# Task requirements
What is needed is the run of lines from the one containing "placeOnLid('lid_shell', lidShell(), finishes.paint());" through the one containing "points = [vertex.co", echoed exactly, with both ends kept and nothing added.

# Raw data
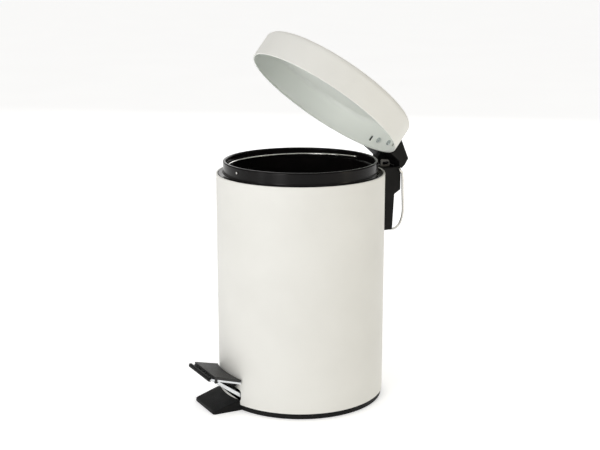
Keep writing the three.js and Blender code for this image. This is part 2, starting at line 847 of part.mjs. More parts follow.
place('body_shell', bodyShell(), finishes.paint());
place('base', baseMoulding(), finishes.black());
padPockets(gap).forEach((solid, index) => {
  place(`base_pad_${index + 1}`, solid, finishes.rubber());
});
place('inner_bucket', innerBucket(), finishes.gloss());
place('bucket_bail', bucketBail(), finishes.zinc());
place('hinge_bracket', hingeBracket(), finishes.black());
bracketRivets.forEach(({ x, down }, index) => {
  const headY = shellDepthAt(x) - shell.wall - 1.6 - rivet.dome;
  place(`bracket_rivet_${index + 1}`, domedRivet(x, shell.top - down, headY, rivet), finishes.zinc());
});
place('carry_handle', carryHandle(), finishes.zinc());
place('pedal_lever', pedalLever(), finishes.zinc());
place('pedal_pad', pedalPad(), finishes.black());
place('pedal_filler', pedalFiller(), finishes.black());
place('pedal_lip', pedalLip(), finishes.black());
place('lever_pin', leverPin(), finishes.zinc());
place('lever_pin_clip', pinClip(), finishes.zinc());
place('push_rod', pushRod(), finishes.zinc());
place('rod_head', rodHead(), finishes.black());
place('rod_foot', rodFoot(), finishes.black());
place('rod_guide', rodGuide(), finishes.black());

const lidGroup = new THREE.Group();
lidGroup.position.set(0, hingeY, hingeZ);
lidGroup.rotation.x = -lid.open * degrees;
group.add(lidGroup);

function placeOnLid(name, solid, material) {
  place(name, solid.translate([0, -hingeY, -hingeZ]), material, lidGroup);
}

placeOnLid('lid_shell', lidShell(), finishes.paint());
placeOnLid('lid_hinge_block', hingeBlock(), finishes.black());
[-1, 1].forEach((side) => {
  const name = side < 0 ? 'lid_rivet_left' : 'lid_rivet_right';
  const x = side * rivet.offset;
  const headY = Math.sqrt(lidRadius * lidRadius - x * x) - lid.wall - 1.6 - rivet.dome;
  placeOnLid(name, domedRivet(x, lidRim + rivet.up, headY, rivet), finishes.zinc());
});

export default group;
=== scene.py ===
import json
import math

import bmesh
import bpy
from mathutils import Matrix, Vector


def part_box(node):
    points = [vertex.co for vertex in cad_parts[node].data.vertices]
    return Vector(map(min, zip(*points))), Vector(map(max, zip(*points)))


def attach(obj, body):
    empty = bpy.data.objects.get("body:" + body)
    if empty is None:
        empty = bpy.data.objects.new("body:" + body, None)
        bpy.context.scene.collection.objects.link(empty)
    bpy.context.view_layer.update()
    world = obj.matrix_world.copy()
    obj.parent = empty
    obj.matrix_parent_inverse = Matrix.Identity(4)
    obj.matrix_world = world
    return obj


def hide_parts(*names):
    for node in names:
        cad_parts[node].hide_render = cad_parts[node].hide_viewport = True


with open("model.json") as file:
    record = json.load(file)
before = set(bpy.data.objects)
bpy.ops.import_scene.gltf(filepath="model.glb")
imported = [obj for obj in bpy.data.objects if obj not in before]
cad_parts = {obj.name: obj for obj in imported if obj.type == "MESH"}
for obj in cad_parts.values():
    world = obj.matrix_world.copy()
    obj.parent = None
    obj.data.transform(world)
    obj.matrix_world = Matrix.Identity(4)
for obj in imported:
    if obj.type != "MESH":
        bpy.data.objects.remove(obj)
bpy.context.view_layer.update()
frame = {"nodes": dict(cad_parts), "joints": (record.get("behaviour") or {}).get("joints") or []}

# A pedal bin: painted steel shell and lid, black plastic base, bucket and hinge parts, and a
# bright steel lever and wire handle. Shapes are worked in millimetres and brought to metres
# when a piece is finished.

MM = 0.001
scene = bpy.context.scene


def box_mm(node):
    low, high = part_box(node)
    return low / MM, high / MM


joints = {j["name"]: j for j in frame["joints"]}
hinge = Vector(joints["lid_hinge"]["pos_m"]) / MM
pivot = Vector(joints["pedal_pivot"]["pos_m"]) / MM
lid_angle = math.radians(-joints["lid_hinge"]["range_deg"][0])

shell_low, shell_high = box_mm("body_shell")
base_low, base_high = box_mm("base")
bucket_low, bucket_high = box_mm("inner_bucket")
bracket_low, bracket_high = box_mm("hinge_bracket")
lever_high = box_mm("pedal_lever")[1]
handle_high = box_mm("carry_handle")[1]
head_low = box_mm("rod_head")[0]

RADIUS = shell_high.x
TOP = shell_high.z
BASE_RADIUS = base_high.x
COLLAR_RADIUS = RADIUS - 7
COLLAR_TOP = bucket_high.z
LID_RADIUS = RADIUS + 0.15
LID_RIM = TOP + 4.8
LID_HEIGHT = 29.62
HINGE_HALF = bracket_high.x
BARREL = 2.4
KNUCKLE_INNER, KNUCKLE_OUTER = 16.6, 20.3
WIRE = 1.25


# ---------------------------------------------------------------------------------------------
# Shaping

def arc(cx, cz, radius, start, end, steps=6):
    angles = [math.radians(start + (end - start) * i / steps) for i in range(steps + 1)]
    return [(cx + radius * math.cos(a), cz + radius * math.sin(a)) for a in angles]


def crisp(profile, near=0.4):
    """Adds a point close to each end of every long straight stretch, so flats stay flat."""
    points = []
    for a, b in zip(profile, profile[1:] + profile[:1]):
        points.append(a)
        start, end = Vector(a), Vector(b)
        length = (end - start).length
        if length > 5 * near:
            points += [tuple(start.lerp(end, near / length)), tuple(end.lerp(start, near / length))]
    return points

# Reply
placeOnLid('lid_shell', lidShell(), finishes.paint());
placeOnLid('lid_hinge_block', hingeBlock(), finishes.black());
[-1, 1].forEach((side) => {
  const name = side < 0 ? 'lid_rivet_left' : 'lid_rivet_right';
  const x = side * rivet.offset;
  const headY = Math.sqrt(lidRadius * lidRadius - x * x) - lid.wall - 1.6 - rivet.dome;
  placeOnLid(name, domedRivet(x, lidRim + rivet.up, headY, rivet), finishes.zinc());
});

export default group;
=== scene.py ===
import json
import math

import bmesh
import bpy
from mathutils import Matrix, Vector


def part_box(node):
    points = [vertex.co for vertex in cad_parts[node].data.vertices]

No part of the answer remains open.